Ankâzâde Halîl Efendi Köstendilî’nin dervişi, Tûti İhsan Efendi’ye yazdığı mürşîdâne mektuplardan “yirmi dördüncü mektup” ve sair mektubat ile ilahi sözlerdeki o ifadeler de “O ki..” diyerek, gelmiş-geçmiş övgülerle birlikte şöylece bir derlenip, katıp karıştırılarak söylenebilecekler de Allah’û Azim’üş-Şan’ın övgüsüne mazhar olana yetmez amma “Kimdir” diyene arz edilir; selat ve selam ile…
O ki…
İslâm’ı bizlere tebliğ eyleyen…
Her haliyle ahlâkı itmam eyleyen.
İnsanlığı ve Cenâb-ı Hakk’a kulluğu, fiiliyle ve sırrıyla tâlim edip, tekmil eyleyen…
Bahr-i ehâdiyyetin Celâl ve Cemâl tecellîlerinin mazharı…
İlm-i ledûn deryasının gavvası ve müzhiri…
Âşıkların ve sâdıkların madeni…
İlm-i hakikatin rehberi…
Beşeriyetin be-tahsis ümmetinin şefaatkân-ı ahmedi…
Nur-i ilâhî semâsının şems-i enveri…
Beşeriyetin zulmetle kararmış semâlarının mehtab-ı münevveri…
Gönüller sultanı…
Sırat-ı müstakimin sirâc-ı münîri…
Hace-i kainat…
Ekmel-i mahlûkat…
Eşref-i mevcudat…
Enbiyânın şevkinden murâd…
Abdiyyetin şahikası…
Rabb-ül alemin’in âlemlere bahşettiği nuruyla tenvir ettiği, kendi ahlakıyla ahlâklandırdığı enbiya ile teyit ettiği, rahmetenli’l-âlemîn olarak takdir eylediği…
Hak cemâlinin mir’atı…
Kelâmullahın mazhar-ı “li meallah” tahtının şâhı…
Ekmelü’l- rüsûl…
Nebî-yi ekrem…
Âlemlere rahmet…
Sebeb-i hilkat-i alem ve mefhar-i benî-i adem…
Abd-i has-ı mustafa…
Nûr-i evvel…
Ba’s-i âhir…
Cenâb-ı Hakk’ın yegâne abd-i hâssı
Serdefter-i mahlûkat ve ekmel-i mevcudat
Hazret-i Kur'ân’ın mazharı ve Kur’an’ın tecessüm etmiş hazret-i insanı…
Efdalu’l beşer…
“Leamruk” hitâb-ı ilahiyesiyle ömrüne kâsem olunmuş, ayrıca yaşadığı asra ve mekana Mekke-i Mükerreme’ye kendi vesilesiyle kâsem edilmiş…
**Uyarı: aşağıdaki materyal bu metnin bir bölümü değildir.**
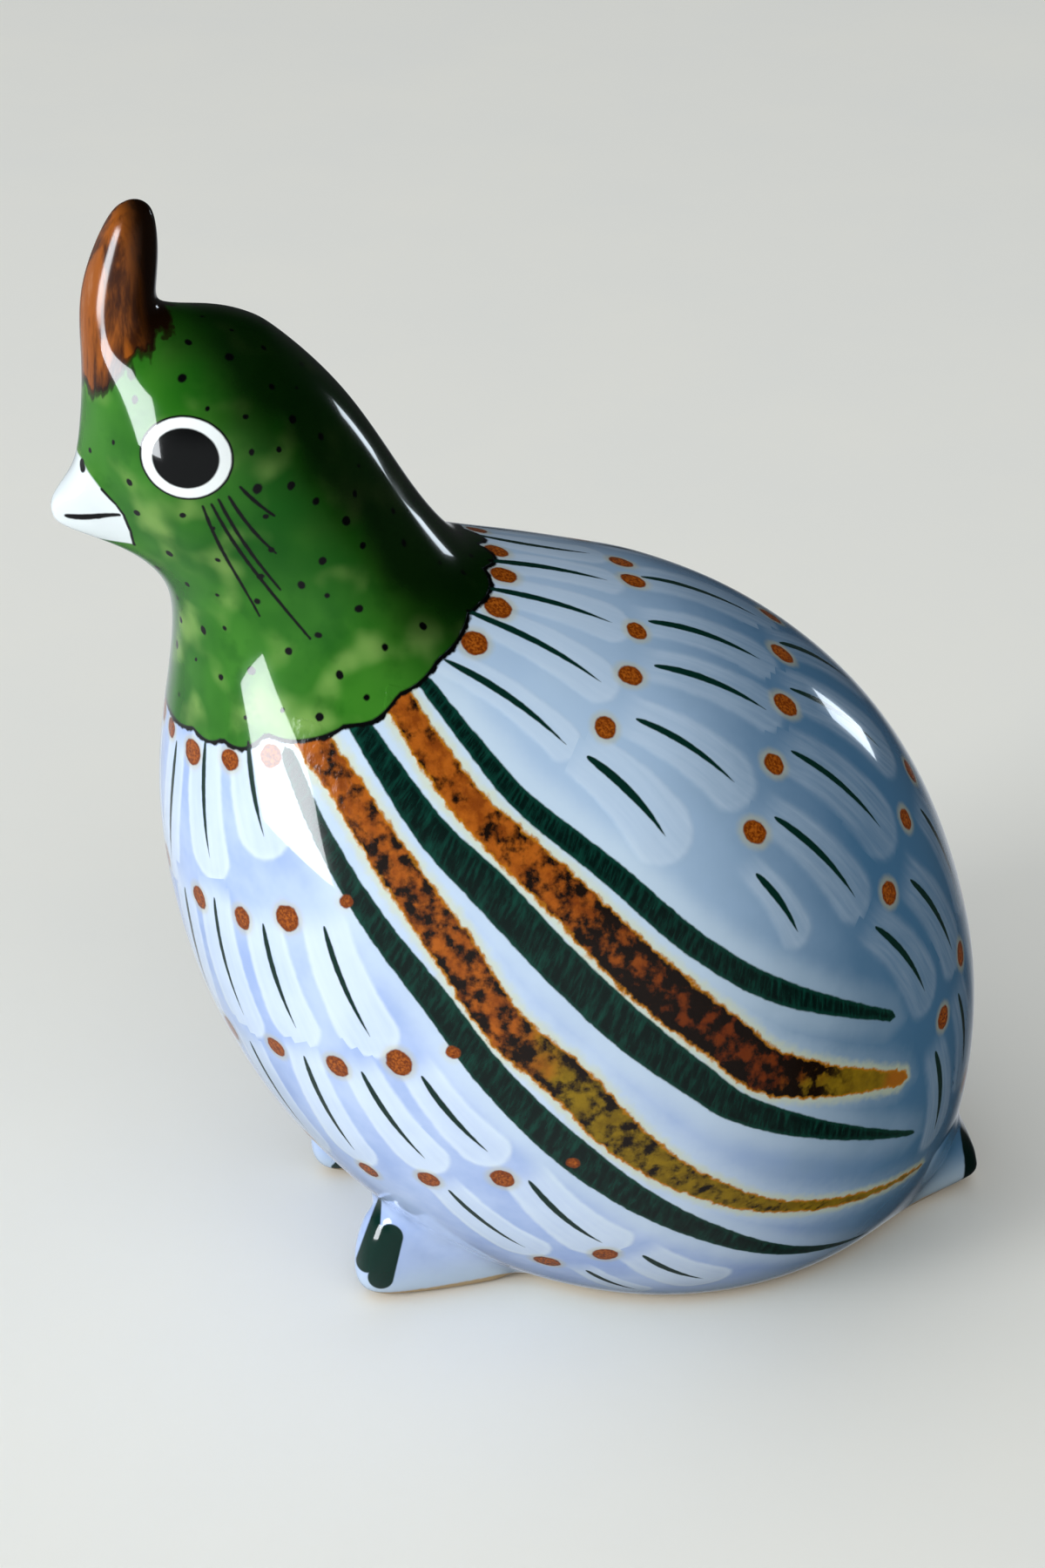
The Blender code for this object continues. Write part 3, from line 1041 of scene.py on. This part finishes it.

“Vedduha” vahy-i ilahisiyle cahiliyet zulmetini nuruyla tenvir eden…
Vechine tazim edilmiş…
Nübüvvetine bizzat Allah Teala’nın şahit olduğu ve kendisine kâfi olduğu Kelam-ı kadiminde ebediyyen ilan olunmuş…
İnsanlığı zulmetten nura, gamdan sürura, firkatten huzura ve vuslata vesile kılan Cenâb-ı Hakk’ın nurunun mazharı…
Yaradılan ilk nur…
Arz-û semânın nuruna müştâk olduğu ve nuruyla devrettiği…
Yaradılmışların nurunun nuru…
“Nurun âlâ nur” sırrının kandil-i süreyyası…
Beşir ve nezir…
Sirâcen münîr…
Misbah-ı sudûr…
Gözlerimizin nuru, kalblerimizin sürûrü…
Allah Teâlâ ve meleklerinin bizzat salât-ü selâm eylediği…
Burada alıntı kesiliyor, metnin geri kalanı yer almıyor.